__Task brief__.
Exactly the lines from the line with "with Locations((hook_half_width, hook_tip" to the line with "before = set(bpy.data.objects)" should be extracted, both included, with no other lines.

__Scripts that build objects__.

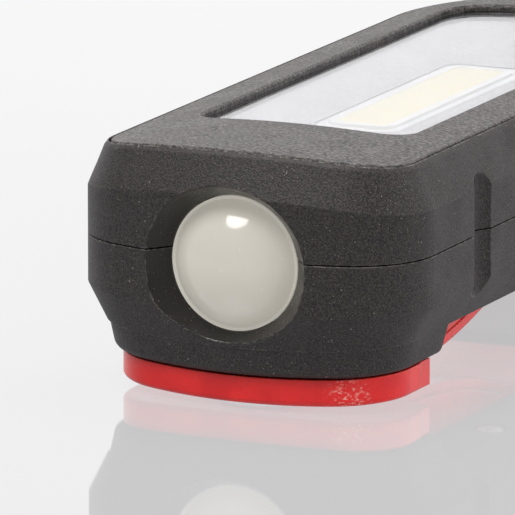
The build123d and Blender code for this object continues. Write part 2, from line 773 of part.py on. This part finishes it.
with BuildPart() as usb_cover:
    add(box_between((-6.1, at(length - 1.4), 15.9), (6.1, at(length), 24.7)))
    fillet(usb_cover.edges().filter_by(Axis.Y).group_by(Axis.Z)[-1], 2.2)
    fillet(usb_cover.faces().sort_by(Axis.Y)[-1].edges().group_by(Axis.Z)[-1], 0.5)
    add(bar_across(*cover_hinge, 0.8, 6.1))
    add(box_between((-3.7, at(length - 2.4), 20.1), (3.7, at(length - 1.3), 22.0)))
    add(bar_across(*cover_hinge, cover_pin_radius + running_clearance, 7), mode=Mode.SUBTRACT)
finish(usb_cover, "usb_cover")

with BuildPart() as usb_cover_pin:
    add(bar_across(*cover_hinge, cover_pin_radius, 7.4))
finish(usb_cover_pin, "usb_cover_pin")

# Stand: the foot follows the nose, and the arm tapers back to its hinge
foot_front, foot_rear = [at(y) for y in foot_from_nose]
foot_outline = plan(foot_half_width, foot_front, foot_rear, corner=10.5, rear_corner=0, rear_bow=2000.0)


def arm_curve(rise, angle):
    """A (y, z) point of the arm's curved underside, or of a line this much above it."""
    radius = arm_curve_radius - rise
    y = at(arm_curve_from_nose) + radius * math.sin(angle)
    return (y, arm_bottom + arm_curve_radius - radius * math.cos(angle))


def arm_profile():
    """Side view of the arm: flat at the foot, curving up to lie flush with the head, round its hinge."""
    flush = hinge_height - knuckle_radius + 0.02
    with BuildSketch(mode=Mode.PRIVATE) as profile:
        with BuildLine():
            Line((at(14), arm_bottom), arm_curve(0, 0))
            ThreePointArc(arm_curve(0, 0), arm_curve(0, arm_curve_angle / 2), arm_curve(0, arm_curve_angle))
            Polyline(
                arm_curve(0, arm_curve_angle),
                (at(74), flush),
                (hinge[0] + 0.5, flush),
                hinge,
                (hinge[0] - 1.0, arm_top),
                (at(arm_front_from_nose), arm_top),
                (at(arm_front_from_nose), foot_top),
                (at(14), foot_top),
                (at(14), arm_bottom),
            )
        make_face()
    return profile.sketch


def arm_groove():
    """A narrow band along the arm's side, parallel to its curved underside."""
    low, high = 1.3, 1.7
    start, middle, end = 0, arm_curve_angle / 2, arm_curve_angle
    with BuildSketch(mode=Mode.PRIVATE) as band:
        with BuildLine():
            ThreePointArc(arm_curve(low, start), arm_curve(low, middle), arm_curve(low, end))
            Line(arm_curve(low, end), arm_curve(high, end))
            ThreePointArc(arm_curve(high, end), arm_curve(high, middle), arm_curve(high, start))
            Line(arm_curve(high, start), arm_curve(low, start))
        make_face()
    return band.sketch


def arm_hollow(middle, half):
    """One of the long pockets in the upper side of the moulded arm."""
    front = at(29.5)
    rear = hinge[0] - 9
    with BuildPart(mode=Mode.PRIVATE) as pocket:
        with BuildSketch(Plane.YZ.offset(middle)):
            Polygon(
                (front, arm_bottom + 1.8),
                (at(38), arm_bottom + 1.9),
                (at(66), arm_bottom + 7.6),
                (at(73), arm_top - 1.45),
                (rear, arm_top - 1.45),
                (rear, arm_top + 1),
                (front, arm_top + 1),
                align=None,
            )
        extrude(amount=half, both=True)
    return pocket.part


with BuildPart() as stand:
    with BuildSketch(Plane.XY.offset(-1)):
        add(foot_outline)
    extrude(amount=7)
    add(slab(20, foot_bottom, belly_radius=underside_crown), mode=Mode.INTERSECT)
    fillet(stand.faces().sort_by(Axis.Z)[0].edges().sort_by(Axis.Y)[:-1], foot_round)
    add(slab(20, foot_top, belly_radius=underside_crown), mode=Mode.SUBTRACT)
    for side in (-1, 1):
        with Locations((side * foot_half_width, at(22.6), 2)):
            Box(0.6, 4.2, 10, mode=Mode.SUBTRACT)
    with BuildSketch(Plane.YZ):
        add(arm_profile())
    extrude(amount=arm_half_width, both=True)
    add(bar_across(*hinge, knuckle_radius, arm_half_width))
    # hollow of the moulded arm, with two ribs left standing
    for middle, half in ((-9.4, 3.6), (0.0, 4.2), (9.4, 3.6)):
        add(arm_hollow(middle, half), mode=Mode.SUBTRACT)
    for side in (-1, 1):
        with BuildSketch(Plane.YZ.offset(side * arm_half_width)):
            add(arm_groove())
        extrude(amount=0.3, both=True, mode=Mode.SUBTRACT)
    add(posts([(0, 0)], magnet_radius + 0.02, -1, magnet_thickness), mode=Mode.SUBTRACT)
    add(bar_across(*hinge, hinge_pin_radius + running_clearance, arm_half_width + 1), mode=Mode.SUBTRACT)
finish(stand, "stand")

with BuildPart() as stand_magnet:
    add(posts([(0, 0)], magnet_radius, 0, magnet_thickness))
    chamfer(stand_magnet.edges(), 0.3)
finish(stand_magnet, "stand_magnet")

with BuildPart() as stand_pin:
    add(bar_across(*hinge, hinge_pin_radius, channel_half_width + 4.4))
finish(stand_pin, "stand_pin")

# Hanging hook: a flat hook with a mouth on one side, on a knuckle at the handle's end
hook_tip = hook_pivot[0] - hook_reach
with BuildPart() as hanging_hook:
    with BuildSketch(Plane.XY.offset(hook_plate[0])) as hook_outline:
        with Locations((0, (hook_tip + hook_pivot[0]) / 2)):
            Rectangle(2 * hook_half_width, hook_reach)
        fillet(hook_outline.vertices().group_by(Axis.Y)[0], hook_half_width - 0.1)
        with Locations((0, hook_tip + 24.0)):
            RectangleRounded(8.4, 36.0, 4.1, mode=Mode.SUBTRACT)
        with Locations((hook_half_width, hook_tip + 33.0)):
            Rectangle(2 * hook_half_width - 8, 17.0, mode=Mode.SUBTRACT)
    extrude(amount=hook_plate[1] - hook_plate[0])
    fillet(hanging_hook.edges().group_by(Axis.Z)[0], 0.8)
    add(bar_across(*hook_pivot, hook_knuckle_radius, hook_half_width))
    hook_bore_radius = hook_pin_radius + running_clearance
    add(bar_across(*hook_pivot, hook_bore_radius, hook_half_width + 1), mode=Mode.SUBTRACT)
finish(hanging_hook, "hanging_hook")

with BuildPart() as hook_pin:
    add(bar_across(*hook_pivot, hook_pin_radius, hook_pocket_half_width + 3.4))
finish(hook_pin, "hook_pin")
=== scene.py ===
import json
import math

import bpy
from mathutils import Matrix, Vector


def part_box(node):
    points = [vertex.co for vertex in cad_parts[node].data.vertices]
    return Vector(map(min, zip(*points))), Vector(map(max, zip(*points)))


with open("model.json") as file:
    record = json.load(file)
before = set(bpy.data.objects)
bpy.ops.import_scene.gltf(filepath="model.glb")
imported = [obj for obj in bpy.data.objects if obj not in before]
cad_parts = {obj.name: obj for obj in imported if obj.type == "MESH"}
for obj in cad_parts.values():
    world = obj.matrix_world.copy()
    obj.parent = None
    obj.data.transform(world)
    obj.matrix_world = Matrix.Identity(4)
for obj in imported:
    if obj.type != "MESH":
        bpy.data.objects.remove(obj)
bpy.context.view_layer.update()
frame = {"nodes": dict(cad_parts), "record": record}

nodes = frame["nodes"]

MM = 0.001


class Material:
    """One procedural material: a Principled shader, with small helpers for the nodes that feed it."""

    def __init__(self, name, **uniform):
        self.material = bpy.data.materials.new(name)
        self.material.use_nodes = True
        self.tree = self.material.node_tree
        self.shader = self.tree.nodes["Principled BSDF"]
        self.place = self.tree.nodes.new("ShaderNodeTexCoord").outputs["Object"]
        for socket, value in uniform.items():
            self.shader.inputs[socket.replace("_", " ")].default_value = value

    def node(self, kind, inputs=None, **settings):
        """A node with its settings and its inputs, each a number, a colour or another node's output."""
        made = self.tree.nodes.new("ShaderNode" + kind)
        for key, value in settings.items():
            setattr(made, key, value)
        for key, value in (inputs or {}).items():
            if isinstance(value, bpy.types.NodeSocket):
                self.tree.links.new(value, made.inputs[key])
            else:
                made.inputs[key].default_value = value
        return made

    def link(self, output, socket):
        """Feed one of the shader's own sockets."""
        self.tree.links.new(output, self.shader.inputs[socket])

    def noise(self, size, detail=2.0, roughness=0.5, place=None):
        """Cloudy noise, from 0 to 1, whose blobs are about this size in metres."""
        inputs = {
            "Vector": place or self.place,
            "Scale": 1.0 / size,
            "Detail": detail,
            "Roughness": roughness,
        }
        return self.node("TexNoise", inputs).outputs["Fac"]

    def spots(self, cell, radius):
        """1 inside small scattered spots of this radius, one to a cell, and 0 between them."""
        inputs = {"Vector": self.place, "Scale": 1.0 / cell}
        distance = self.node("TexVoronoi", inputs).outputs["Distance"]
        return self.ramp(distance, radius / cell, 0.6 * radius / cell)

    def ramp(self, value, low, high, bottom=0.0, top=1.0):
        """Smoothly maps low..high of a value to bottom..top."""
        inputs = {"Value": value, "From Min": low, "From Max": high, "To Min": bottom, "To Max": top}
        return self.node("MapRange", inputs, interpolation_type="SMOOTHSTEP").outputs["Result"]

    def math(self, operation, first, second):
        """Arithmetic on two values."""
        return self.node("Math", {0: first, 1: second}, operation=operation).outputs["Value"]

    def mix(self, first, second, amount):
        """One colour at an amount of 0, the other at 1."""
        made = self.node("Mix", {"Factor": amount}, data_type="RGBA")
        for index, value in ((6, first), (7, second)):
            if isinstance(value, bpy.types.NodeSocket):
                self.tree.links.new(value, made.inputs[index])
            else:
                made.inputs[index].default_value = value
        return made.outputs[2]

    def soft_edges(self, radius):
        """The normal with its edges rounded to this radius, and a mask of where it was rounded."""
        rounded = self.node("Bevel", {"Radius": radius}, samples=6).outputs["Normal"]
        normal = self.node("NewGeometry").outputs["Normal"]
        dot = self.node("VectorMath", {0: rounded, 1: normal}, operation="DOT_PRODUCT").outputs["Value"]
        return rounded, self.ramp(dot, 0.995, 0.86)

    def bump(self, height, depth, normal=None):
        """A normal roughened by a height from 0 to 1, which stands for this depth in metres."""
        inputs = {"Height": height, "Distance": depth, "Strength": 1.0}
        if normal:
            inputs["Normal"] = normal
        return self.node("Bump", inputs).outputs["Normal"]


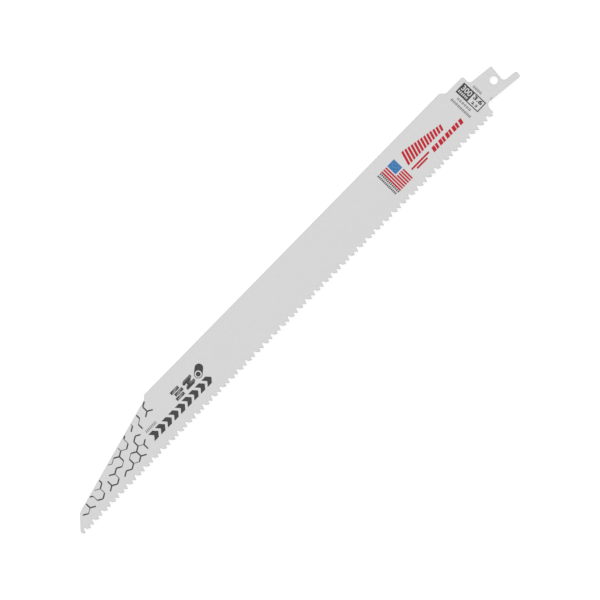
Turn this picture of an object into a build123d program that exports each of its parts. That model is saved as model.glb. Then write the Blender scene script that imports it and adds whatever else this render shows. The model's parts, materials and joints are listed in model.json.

__Written solution__.
        with Locations((hook_half_width, hook_tip + 33.0)):
            Rectangle(2 * hook_half_width - 8, 17.0, mode=Mode.SUBTRACT)
    extrude(amount=hook_plate[1] - hook_plate[0])
    fillet(hanging_hook.edges().group_by(Axis.Z)[0], 0.8)
    add(bar_across(*hook_pivot, hook_knuckle_radius, hook_half_width))
    hook_bore_radius = hook_pin_radius + running_clearance
    add(bar_across(*hook_pivot, hook_bore_radius, hook_half_width + 1), mode=Mode.SUBTRACT)
finish(hanging_hook, "hanging_hook")

with BuildPart() as hook_pin:
    add(bar_across(*hook_pivot, hook_pin_radius, hook_pocket_half_width + 3.4))
finish(hook_pin, "hook_pin")
=== scene.py ===
import json
import math

import bpy
from mathutils import Matrix, Vector


def part_box(node):
    points = [vertex.co for vertex in cad_parts[node].data.vertices]
    return Vector(map(min, zip(*points))), Vector(map(max, zip(*points)))


with open("model.json") as file:
    record = json.load(file)
before = set(bpy.data.objects)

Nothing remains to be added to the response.